Let’s take a closer look at what inexplicable phenomena might be happening inside your hew home.
- Footsteps late at night. Everybody is familiar with the unmistakable sound of heavy footsteps on creaky floorboards. That particular sound can be really spooky and unnerving, especially in the middle of the night.
- Dripping water. Speaking of sounds that could drive you mad, is there a more maddening sound than that of water dripping incessantly and faucets being turned on and off rhythmically?
- Music playing. If you can hear one and the same (creepy) melody that keeps playing over and over again, presumably coming from the direction of the basement, then you would need all the courage in the world to go down there and investigate.
- Lights flickering. To make it a real “treat” for your senses, your eyes should also be invited to the fun in your new property. It surely is a disturbing sign when the lights in the house turn on and off randomly, or start flickering without any obvious reason.
- Shadows moving around. Catching ghost-like shadows with the corner of your eyes can be genuinely frightening but you shouldn’t panic. At least not yet.
- Face-to-face encounters. Meeting an apparition face to face could be a reason enough to panic. Even though it’s extremely unlikely to happen to you, you just never know how serious the ghost’s intentions are until he or she chooses to let you know.
There are other seemingly supernatural things that could be taking place in the property you just moved into – anything from persistent sounds that cannot be explained through reason to unnatural sightings that can easily freak you out.
And yet, you shouldn’t just stand there as a mere spectator of a fantastic show. It’s time to do something about it all.
What to do if you move into a haunted house
Knowing that a house might be haunted prior to purchasing and moving into it is the best thing you can do /see below/, but if it’s too late for that, then you still have good options to try to put an end to your out-of-this-world experience.
- Find the logic. 9 out of 10 times there will be a logical explanation to the highly unusual things that continue to happen in your new home. Hearing steps may mean pests (contact a pest control service) or a hedgehog, for example, dripping water may be just a plumbing problem, while flickering lights may need to be fixed by an electrician.

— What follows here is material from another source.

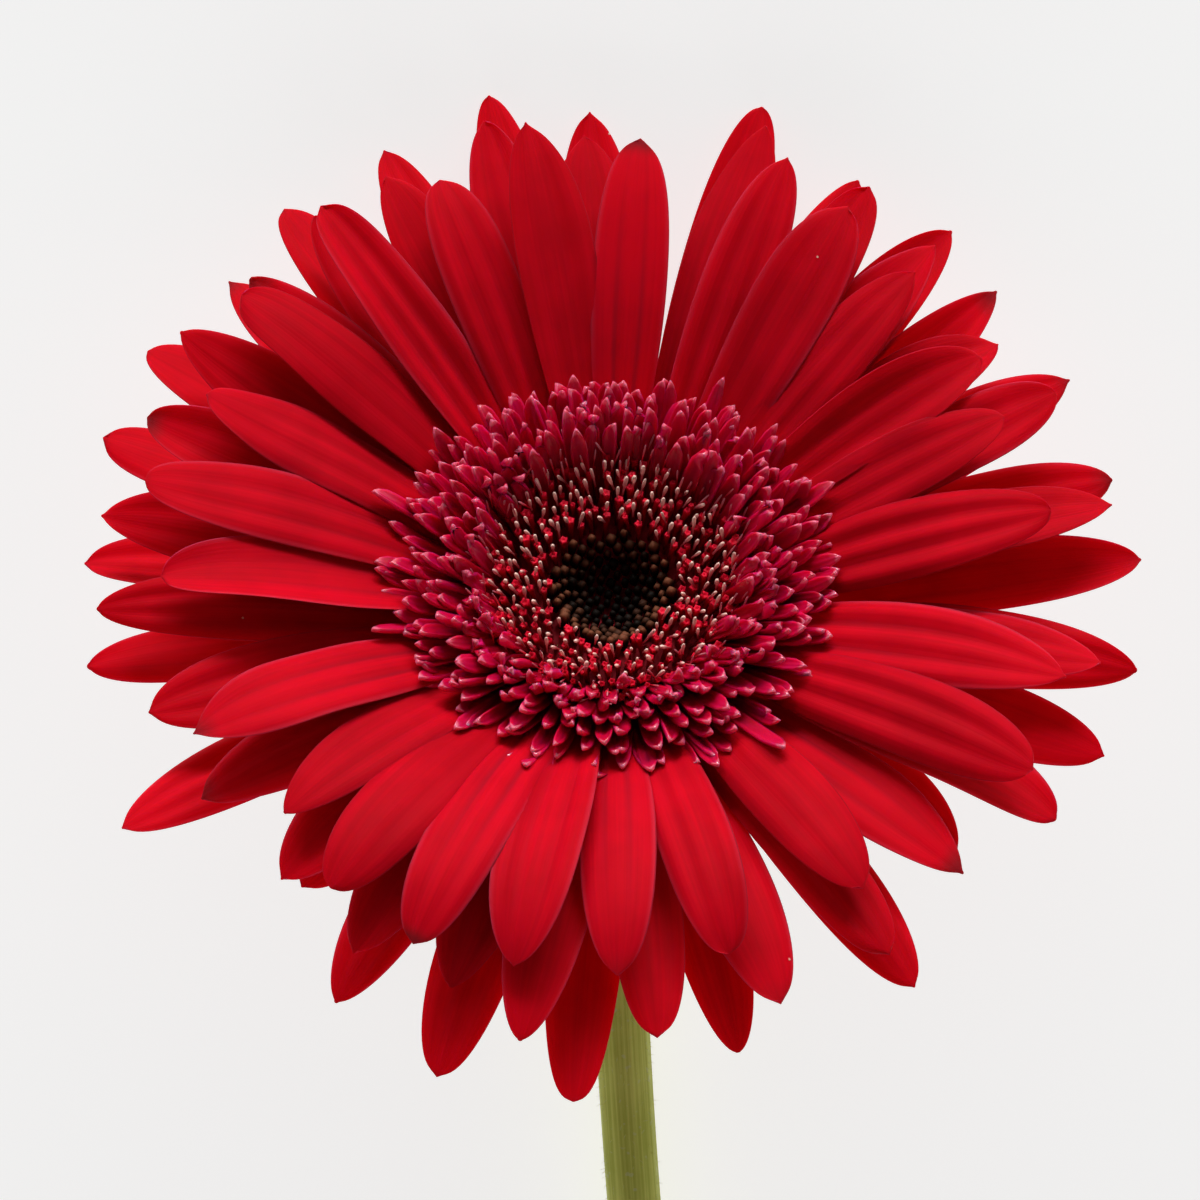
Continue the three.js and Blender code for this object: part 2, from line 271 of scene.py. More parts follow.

- Find the courage in you. Everybody knows that ghosts thrive on fear – the more afraid a person is, the bolder the spirit will get. So, summon up all the courage within yourself and show the intruder that you’re not afraid of unwelcomed, inconsiderate and most importantly – uninvited guests.
- Get a helper. Dogs are men’s best friends for a reason. A dog can sense the presence of an evil spirit and can drive them away from a haunted house. If you own a dog, that’s great. If not, get one as a pet, preferably a large-sized breed like a loyal German shepherd.
- Just listen. In most of the cases, a ghost will be desperately trying to communicate with the living (oftentimes through dreams) in order to tell them something. So, listen. The apparition in the house you just moved into may need your help with something – lingering spirits often need to fulfill one last task before they can rest in peace.
- Hit the IGNORE button. All a spirit may want is to be acknowledged by the new house owners so once you show them that you know they are there, the spiritual form may choose to leave you be. Believe it or not, it’s actually possible to live in peace with a ghost.
- Take action. If the spirit seems to be malicious and acts aggressively, then you just have to drive it away. Burn dried sage leaves. If that won’t help, then consider moving house, again.
Useful info: How much does it cost to hire movers?
How to avoid moving into a haunted house
They say the prevention is the best cure, and they are quite right. If you’re still in the stage of looking for that dream of your house, then you’re luckier than you think – you can actually do something pro-active to avoid moving into a haunted house.
How not to move into a haunted house?
- Do a Google search. You may be surprised how much relevant info you can find online nowadays. Type in the address of the house you’re reviewing and look for tell-tale signs that something could be wrong with the property. If nothing comes up, ask your real estate agent, again, to tell you the history of the house. Stay away from houses that had been crime scenes in the past.
- Speak with the neighbors. What’s the best way not to buy a haunted house? It’s fairly simple – ask the neighbors what they think about that unique house you would like to own. Who will know best whether something is not quite right with the house if not the neighbors, right? Start with something simple, like, “Do you think that charming house down the road will be a good place to raise a family?” and listen attentively to what the folks next door have to say.